You may think that if you don’t have much money or property to lose anyway, why bother with a prenuptial agreement? Well, if you’re getting married, chances are you have some level of income and financial assets; otherwise you wouldn’t have the resources to get married.
A prenuptial agreement is far cheaper than the cost of marriage or a divorce, so it’s not an unreasonable expenditure, and will likely save you money in the long run. Even if you never get divorced, a prenuptial agreement is a good tool for estate planning. This is especially true if you have children from a prior relationship and want to make sure they are guaranteed certain assets, if anything were to happen.

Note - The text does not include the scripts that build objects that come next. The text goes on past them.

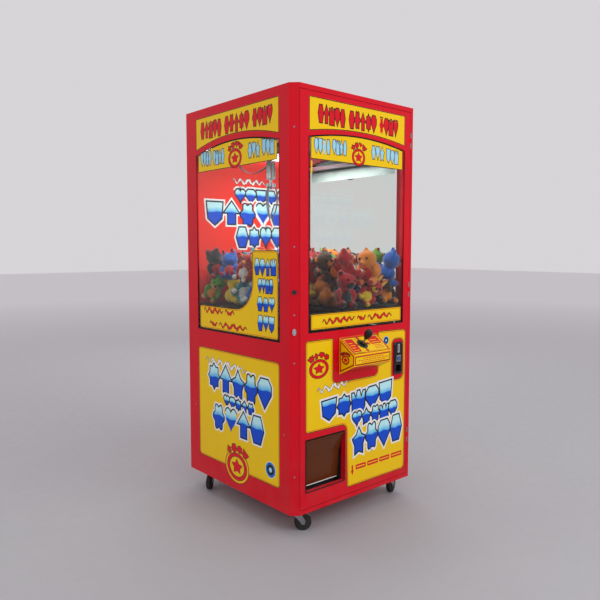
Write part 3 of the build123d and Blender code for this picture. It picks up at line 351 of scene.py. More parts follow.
def mark_height(piece: bpy.types.Object) -> None:
    """Give a flat shape a UV map that runs from 0 to 1 across its own width and height.

    Args:
        piece: A mesh that still lies in its own plane.
    """
    xs = [v.co.x for v in piece.data.vertices]
    ys = [v.co.y for v in piece.data.vertices]
    width = max(max(xs) - min(xs), 1e-6)
    height = max(max(ys) - min(ys), 1e-6)
    layer = piece.data.uv_layers.new(name="print")
    for loop in piece.data.loops:
        spot = piece.data.vertices[loop.vertex_index].co
        layer.data[loop.index].uv = ((spot.x - min(xs)) / width, (spot.y - min(ys)) / height)


def rounded(corners: list[tuple[float, float, float]], step: float = 12.0) -> list[Point2]:
    """Round each corner of a polygon by its own radius.

    Args:
        corners: Points with a radius each, in millimetres.
        step: The angle of one step round a corner, in degrees.

    Returns:
        The outline's points, in metres.
    """
    points = []
    count = len(corners)
    for i, (x, y, radius) in enumerate(corners):
        here = Vector((x, y))
        before = Vector(corners[i - 1][:2]) - here
        after = Vector(corners[(i + 1) % count][:2]) - here
        if radius <= 0:
            points.append((x * MM, y * MM))
            continue
        a, b = before.normalized(), after.normalized()
        half = math.acos(max(-1.0, min(1.0, a.dot(b)))) / 2
        reach = radius / math.tan(half)
        centre = here + (a + b).normalized() * (radius / math.sin(half))
        start, end = here + a * reach - centre, here + b * reach - centre
        sweep = math.atan2(start.x * end.y - start.y * end.x, start.dot(end))
        steps = max(2, int(abs(math.degrees(sweep)) / step))
        for k in range(steps + 1):
            t = sweep * k / steps
            turned = Vector((start.x * math.cos(t) - start.y * math.sin(t),
                             start.x * math.sin(t) + start.y * math.cos(t)))
            spot = centre + turned
            points.append((spot.x * MM, spot.y * MM))
    return points


def rounded_box(x0: float, y0: float, x1: float, y1: float, radius: float) -> list[Point2]:
    """Outline an upright oblong with rounded corners.

    Args:
        x0: Its first edge across, in millimetres.
        y0: Its first edge up.
        x1: Its other edge across.
        y1: Its other edge up.
        radius: Its corners' radius.

    Returns:
        The outline, in metres.
    """
    return rounded([(x0, y0, radius), (x1, y0, radius), (x1, y1, radius), (x0, y1, radius)])


def grown(points: list[Point2], distance: float) -> list[Point2]:
    """Move every side of an outline outwards, or inwards where the distance is negative.

    Args:
        points: The outline, in metres.
        distance: How far it grows, in metres.

    Returns:
        The grown outline.
    """
    area = sum(a[0] * b[1] - b[0] * a[1] for a, b in zip(points, points[1:] + points[:1]))
    sign = 1.0 if area > 0 else -1.0
    result = []
    for i, here in enumerate(points):
        before, after = points[i - 1], points[(i + 1) % len(points)]
        a = Vector((here[0] - before[0], here[1] - before[1]))
        b = Vector((after[0] - here[0], after[1] - here[1]))
        if a.length < 1e-9 or b.length < 1e-9:
            continue
        a.normalize()
        b.normalize()
        normal = Vector((a.y + b.y, -a.x - b.x))
        if normal.length < 1e-6:
            normal = Vector((a.y, -a.x))
        normal.normalize()
        lean = max(0.45, normal.dot(Vector((a.y, -a.x))))
        result.append((here[0] + sign * normal.x * distance / lean,
                       here[1] + sign * normal.y * distance / lean))
    return result


def arched(x0: float, x1: float, low: float, spring: float, rise: float,
           low_rise: float = 0.0, steps: int = 24) -> list[Point2]:
    """Outline a band whose top, and if wanted its foot, rises in an arc.

    Args:
        x0: Left end, in millimetres.
        x1: Right end.
        low: Foot at the ends.
        spring: Top at the ends.
        rise: How much the top's middle is higher than its ends.
        low_rise: How much the foot's middle is higher than its ends.
        steps: The steps in each arc.

    Returns:
        The outline, in metres.
    """
    top = [(x1 + (x0 - x1) * k / steps, spring + rise * 4 * (k / steps) * (1 - k / steps))
           for k in range(steps + 1)]
    foot = [(x0, low), (x1, low)]
    if low_rise:
        foot = [(x0 + (x1 - x0) * k / steps, low + low_rise * 4 * (k / steps) * (1 - k / steps))
                for k in range(steps + 1)]
    return [(x * MM, y * MM) for x, y in foot + top]


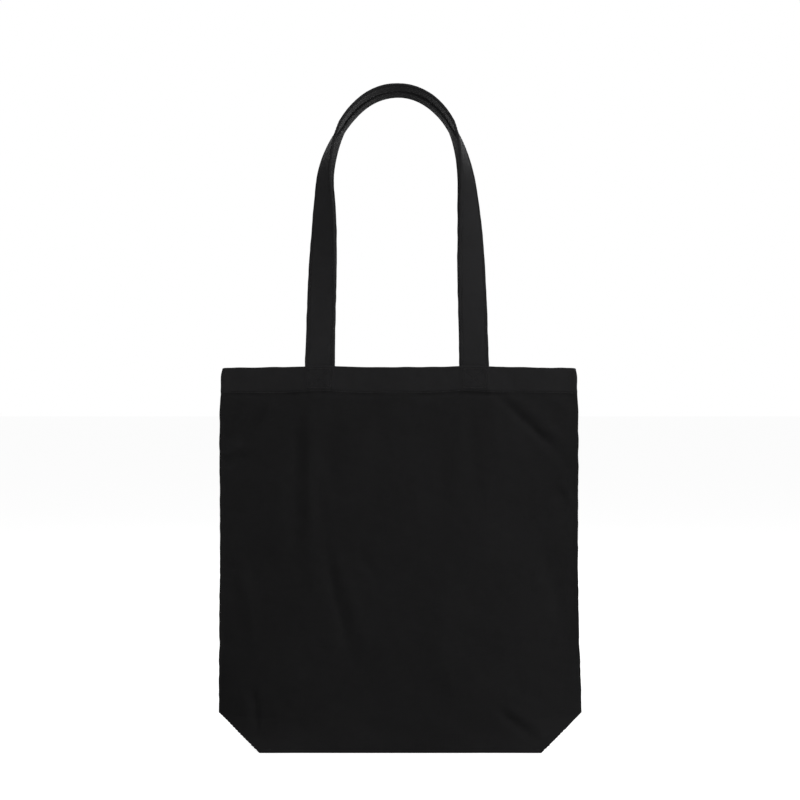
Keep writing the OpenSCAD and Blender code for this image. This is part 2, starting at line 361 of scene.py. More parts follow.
def ripples(x, z, low, high, count, seed):
    """Smooth noise: sines of many directions with wavelengths from low to high, about 1 high."""
    rng = np.random.default_rng(SEED * 100 + seed)
    total = np.zeros_like(x)
    for _ in range(count):
        length = rng.uniform(low, high)
        turn = rng.uniform(0, math.tau)
        phase = rng.uniform(0, math.tau)
        total += np.sin((x * math.cos(turn) + z * math.sin(turn)) * math.tau / length + phase)
    return total / math.sqrt(count)


# Creases of the front as x, z of both ends, width and depth; a valley is below 0 and a ridge above
FRONT_CREASES = [
    (104, 372, 166, 304, 4.5, -2.2), (116, 374, 174, 312, 6.5, 1.2), (150, 330, 178, 292, 7, -0.9),
    (-142, 364, -176, 308, 6, -2.5), (-160, 360, -184, 322, 4.5, 1.7), (-130, 364, -146, 332, 6, 1.3),
    (-166, 322, -188, 302, 3.4, 2.1), (-162, 312, -186, 290, 4, -1.6),
    (102, 47, 147, 3, 4.5, -2.1), (113, 50, 150, 12, 5, 1.1), (128, 62, 160, 38, 6, -0.8),
    (-156, 66, -146, 10, 4.5, -1.9), (-132, 44, -143, 6, 5, -1.2), (-166, 60, -158, 24, 5, 0.9),
    (-92, 372, -90, 170, 8, 1.9), (-106, 366, -106, 180, 8, -1.7), (-66, 366, -74, 250, 9, -0.9),
    (-76, 214, -48, 84, 6, -1.6), (-62, 210, -36, 100, 7, 1.5), (-38, 206, -20, 160, 6, -1.0),
    (64, 366, 60, 230, 10, 1.4), (80, 366, 82, 250, 9, -1.2), (150, 220, 174, 110, 8, -1.4),
    (30, 130, 66, 40, 9, 1.0), (-170, 200, -150, 90, 8, 1.3), (-20, 362, -26, 270, 11, -1.0),
    (168, 276, 188, 250, 4, 1.2),
]
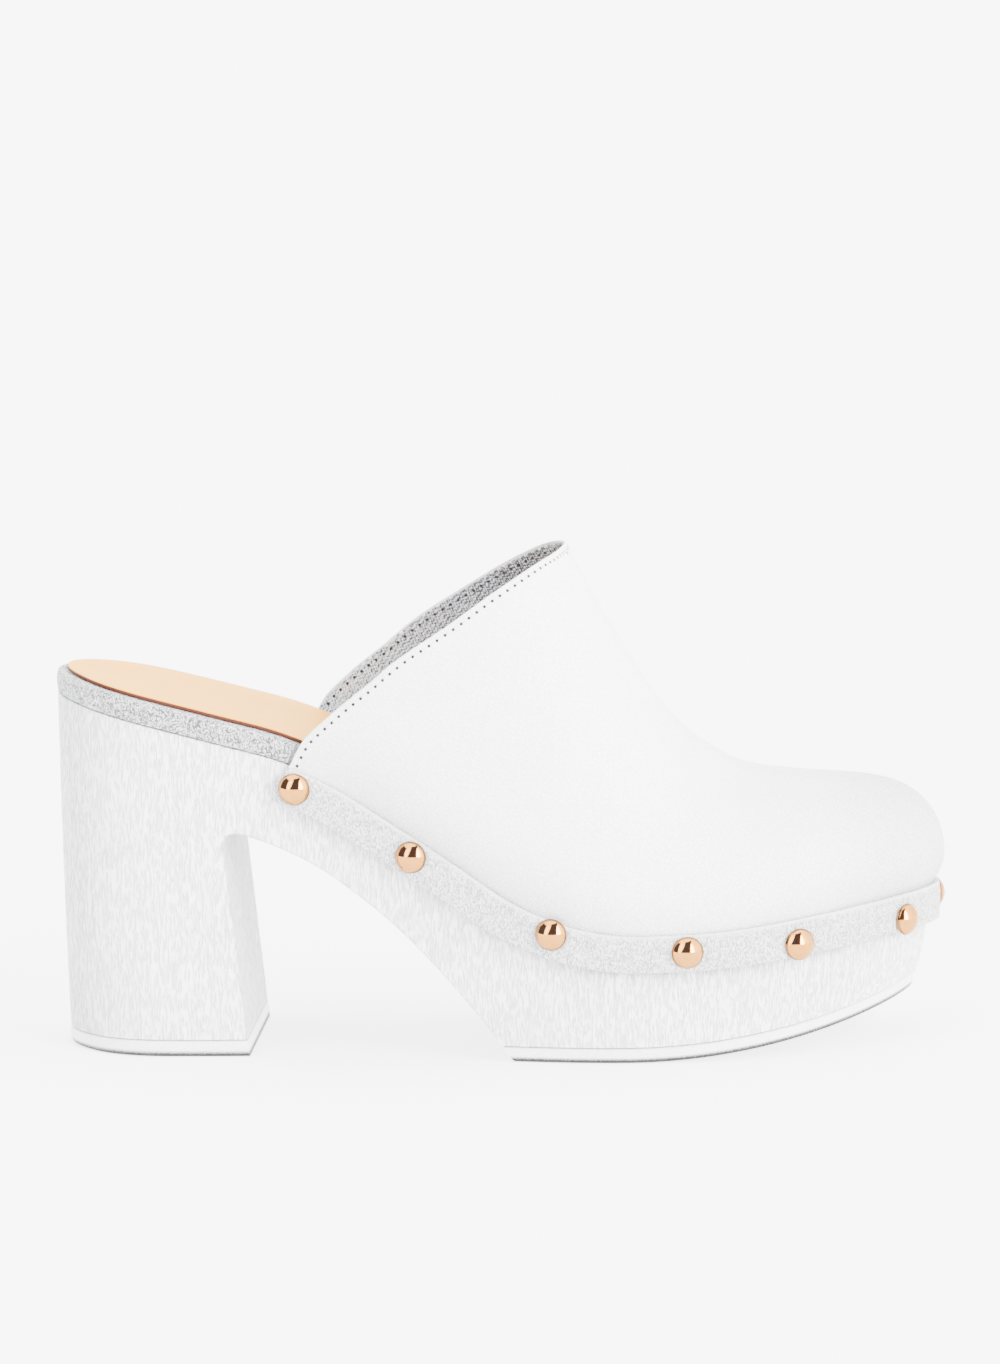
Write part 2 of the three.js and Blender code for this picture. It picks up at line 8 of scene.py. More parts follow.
import bmesh
import bpy
import numpy as np
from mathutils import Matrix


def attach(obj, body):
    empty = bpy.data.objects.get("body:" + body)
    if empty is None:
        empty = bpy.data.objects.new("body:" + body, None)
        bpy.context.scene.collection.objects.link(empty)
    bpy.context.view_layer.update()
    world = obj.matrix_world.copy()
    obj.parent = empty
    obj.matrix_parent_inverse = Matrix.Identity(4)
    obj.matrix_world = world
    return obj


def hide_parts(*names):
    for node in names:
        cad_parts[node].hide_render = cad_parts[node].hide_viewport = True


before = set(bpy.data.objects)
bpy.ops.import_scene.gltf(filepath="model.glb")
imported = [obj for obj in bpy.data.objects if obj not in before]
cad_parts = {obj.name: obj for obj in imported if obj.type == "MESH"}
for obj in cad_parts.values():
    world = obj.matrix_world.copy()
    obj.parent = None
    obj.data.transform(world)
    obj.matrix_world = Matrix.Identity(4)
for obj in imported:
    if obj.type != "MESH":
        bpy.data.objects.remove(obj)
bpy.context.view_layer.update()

# Lengths along the shoe
SOLE_LENGTH = 230.7
BREAST_TOP = 46.0
BREAST_FOOT = 51.6
PLATFORM_REAR = 122.0
SPRING_START = 152.0
SPINE_END = 213.0
TOE_FAN_START = 175.0
TOE_ROUND_START = 165.0
TOPLINE_REAR = 64.4
THROAT_REACH = 136.0
WAIST_END = 108.0

# Widths
HEEL_WIDTH = 63.0
BALL_WIDTH = 89.4
TOE_TIP_SHIFT = 5.0
RIDGE_SHIFT = 0.8
TOPLINE_HALF_WIDTH = 34.0

# Heights
HEEL_SEAT_HEIGHT = 94.6
PLATFORM_HEIGHT = 34.5
FEATHER_TOE_LIFT = 5.1
TOE_SPRING = 12.6
ARCH_HEIGHT = 59.5
ARCH_CORNER = 3.0
THROAT_HEIGHT = 131.8
TOE_BOX_HEIGHT = 68.5

# Thicknesses and clearances
SEAM = 0.3
OUTSOLE = 3.9
TOP_PIECE = 4.3
EDGE_INSET = 0.9
FOOTBED = 6.1
FOOTBED_EDGE = 1.6
SOCK = 1.0
SOCK_INSET = 2.8
UPPER_WALL = 1.3
LEATHER_WALL = 0.6
LASTING_MARGIN = 8.0
RAND_WALL = 1.3
RAND_WIDTH = 9.8
RAND_DROP = 0.2
RAND_END_LEAN = 3.1
RAND_INNER = 2 * SEAM + UPPER_WALL
RAND_OUTER = RAND_INNER + RAND_WALL

# Wall shapes
SIDE_TUCK = 1.1
TOE_TUCK = 4.4
TUCK_POWER = 2.5
UPPER_BULGE = 3.1
BULGE_RISE = 12.5
TOE_BULGE_RISE = 7.6
REAR_BULGE = 0.15
INSTEP_FULLNESS = 2.0
TOE_FULLNESS = 2.15
MEDIAL_RISE = 2.6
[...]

It’s smart to have a plan in writing that contains what is important to you in terms of your financial assets, and to know what your partner wants as well. This is part of being in an open and honest relationship. Too many people jump into a serious commitment, the legal contract of marriage, without fully knowing what their partner really cares about in terms of money. In fact, money is often put on the back burner in conversations because it’s assumed that money and love don’t go together. On the contrary, issues with money and lack of communication are the two primary reasons people report for getting a divorce.
If you don’t talk about financial issues from the beginning, when things are actually going well in your relationship, they will likely come up when it’s far too late to resolve them.
Consider a prenuptial agreement to be like purchasing insurance; you may never need to use it, but it’s there in case anything unfortunate happens.